A friend once explained that her competitive, hard-working, and skilled ski racing son (who won often enough to be notable) had decided to retire from the sport at the age of fifteen because, “ski racing is breaking his heart – there is too much loss for him and his friends.”
Loss and heartbreak can be the hard truth for many young skiers, even when they love the sport enough to face its inherent challenges such as early mornings, winter elements, physical grit, and equipment maintenance. When there are more than 100 in a field of competition, and only three racers ultimately reach the podium, many of those remaining competitors will experience loss and disappointment, and even heartbreak. Losing regularly can definitely break a competitive heart, and this is even before considering the emotional minefield of inevitable injury.
Helping ski racers face and cope with this heartbreak can make the difference between their quitting the sport or persisting on their ski journey. When an athlete faces heartbreak because they fail to reach a goal (or suffer a major injury), they will likely experience grief and possibly even trauma. Effectively supporting a skier facing loss or injury requires a considered awareness of these four simple key tenants of heartbroken athlete care.
First, do not judge or try to control how an individual athlete experiences heartbreak. Understand the heartbreak belongs to the individual and is personal for each individual athlete as they experience it. Some racers can lose with incredible grace and honor, even as they are deeply disappointed. Some, however, wear their hearts out on their race suit sleeve and show the emotion and frustration of loss or injury.
Second, do not try to fix what has already happened or is broken. An athlete’s loss in a race or sidelining injury cannot be taken back, rewound, or fixed. The pain of the loss or injury is there to stay for at least a little while, and not until the athlete is ready can they (or anyone else) lessen that grief. Trying to fix them or assuaging their pain can often make it endure or worsen it.
Third, be available. Stay present with the athlete, even when this feels hard or sad to do so. Do not avoid the athlete or the situation. Just be there for them – for a conversation, questions, support, a meal, or some entertainment. Let them vent about the loss, listen to their sadness, and be present while they try to cope with the pain of losing or being out due to injury.
Four, be honest. Do not say things that might not be true, such as “you should have won,” “you’ll be back on course soon,” or “you’ll get the win next time.” Although well-intentioned, these potentially untrue remarks can remove an athlete’s accountability for the loss or injury, an accountability they need to genuinely learn and embrace their own progression and development. Only make statements that are truthful, such as “I am sorry this loss is challenging for you,” “it is tough to lose or suffer an injury,” or “I wish you did not have to experience this pain.”

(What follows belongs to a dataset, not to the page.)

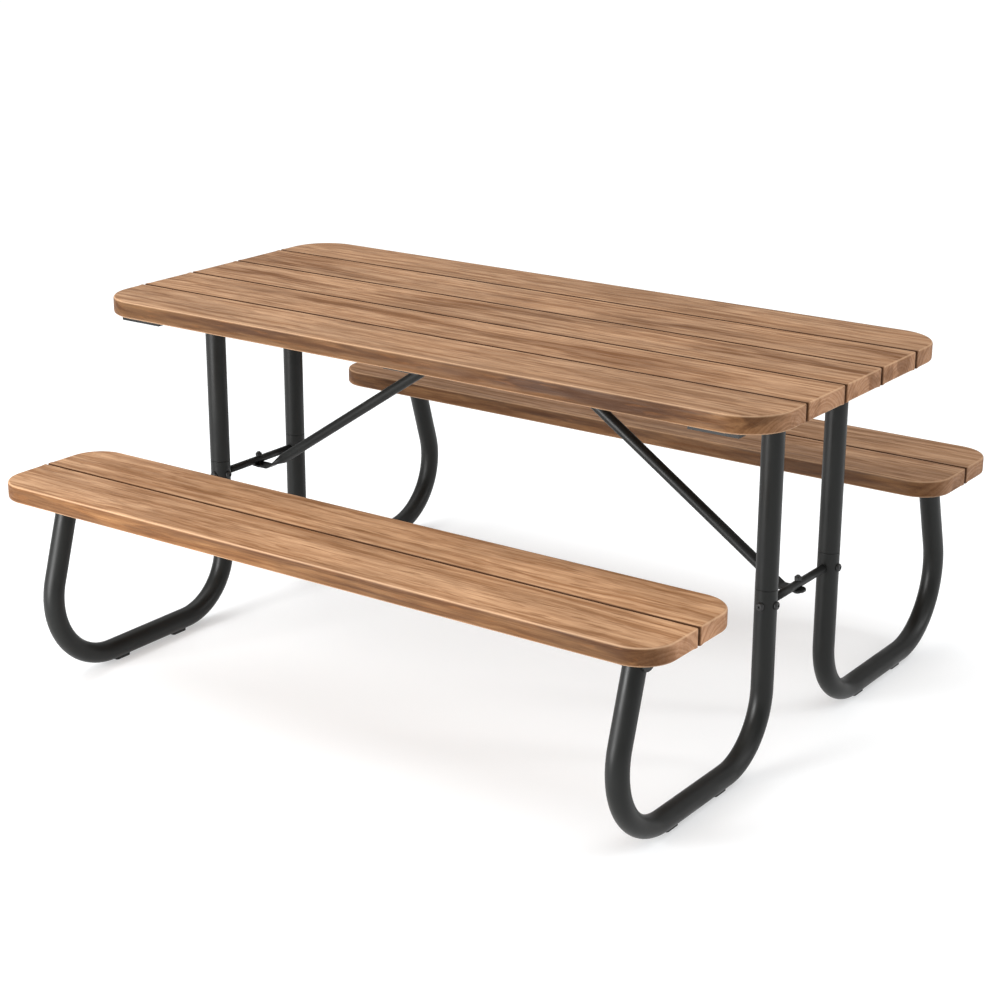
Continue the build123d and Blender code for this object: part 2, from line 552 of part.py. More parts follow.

Finally, and most importantly, just be willing to express care and concern for the athlete while they are mired in the hard work of overcoming loss or recovering from injury. Every single ski racer is going to DNF, miss the flip, crash into a gate, hurt some body part, or suffer frustration, humiliation, and disappointment at some point (and some more often than others) during their time in this heartbreak sport. Ski racing is fertile ground for learning some of life’s greatest lessons – so say and/or do something to help those lessons take root so the athlete persists and stays in the sport.